After a shower and change it was time to visit the local spring training baseball stadium of the Los Angeles Angels, a team whose name I struggle with because I understand it directly translates to "The The Angels Angels." If one could pre-order a day suitable to an afternoon baseball game, it would be the kind we experienced on Sunday. The sun was hot, a mild breeze provided occasional relief, and the sunscreened crowd was a sea of red caps and jerseys that cheered in unison at every quickly turned play and home run. We exited the stadium with a couple innings remaining to avoid the long lines for the trolley ride back to downtown Tempe that would surely form once the game ended. After another quick shower and change we gathered for the official start of our corporate function, a poolside reception with good company and lively conversation. 

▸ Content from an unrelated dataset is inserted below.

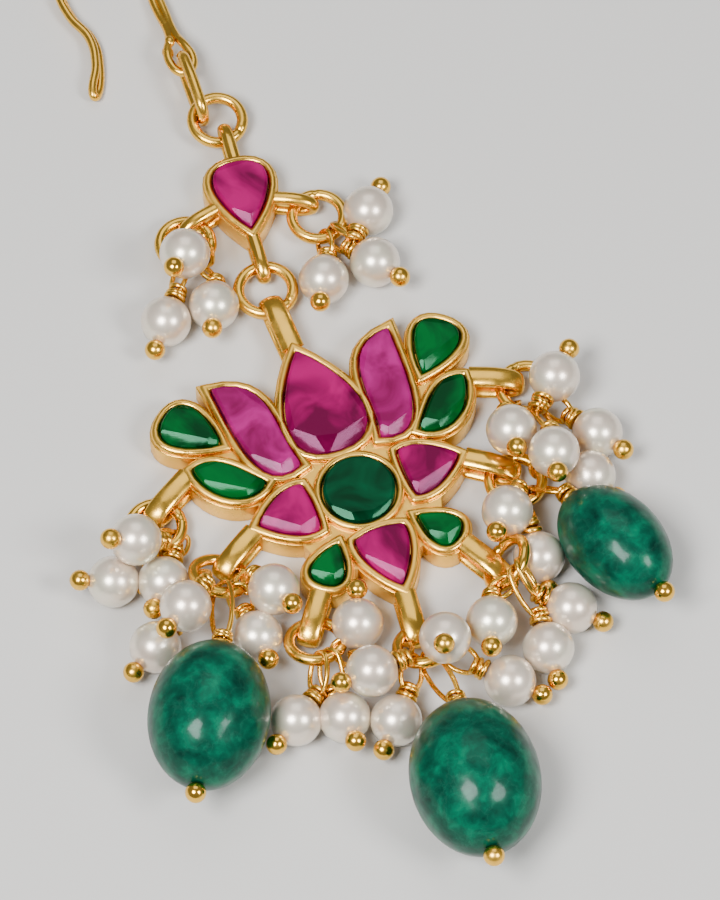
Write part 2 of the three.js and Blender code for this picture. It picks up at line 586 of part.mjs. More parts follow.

There were other entertaining activities in and around the scheduled meetings of the subsequent days, such as when a small gang of us invaded a nearby dueling piano bar and lost our voices shouting along to one of the best shows for which I've never paid, or watching my coworkers ride a mechanical bull after an evening of cornhole and ladder ball. I managed to avoid the peer pressure being applied to those choosing not to ride the bull by adamantly adhering to the philosophy that I will not participate in any activity requiring my signature on a waiver, particularly when the waiver is handed across by the same guy serving fireball shots. 

All these are pleasant experiences I will long remember and about which I will reminisce with coworkers at future meetings, which is their purpose -- to provide a few common, unifying experiences for people who otherwise are distanced from each other by hundreds of miles or the deafening silence of cubicle walls. Beneath each experience for me, however, is an undercurrent of regret over not sharing them with those who matter most. The kids would have loved the ballgame and the festival. The wife would have loved the hike, the hotel, and the chance to tour a strange new city. 

I've heard it said your loved ones travel with you if you carry them in your heart, but it really isn't the same. From my vantage point, I didn't leave home for an experience without my family. Instead, each experience I've had since leaving was one more task completed before being allowed to take the long journey home to the place and people who hold my heart.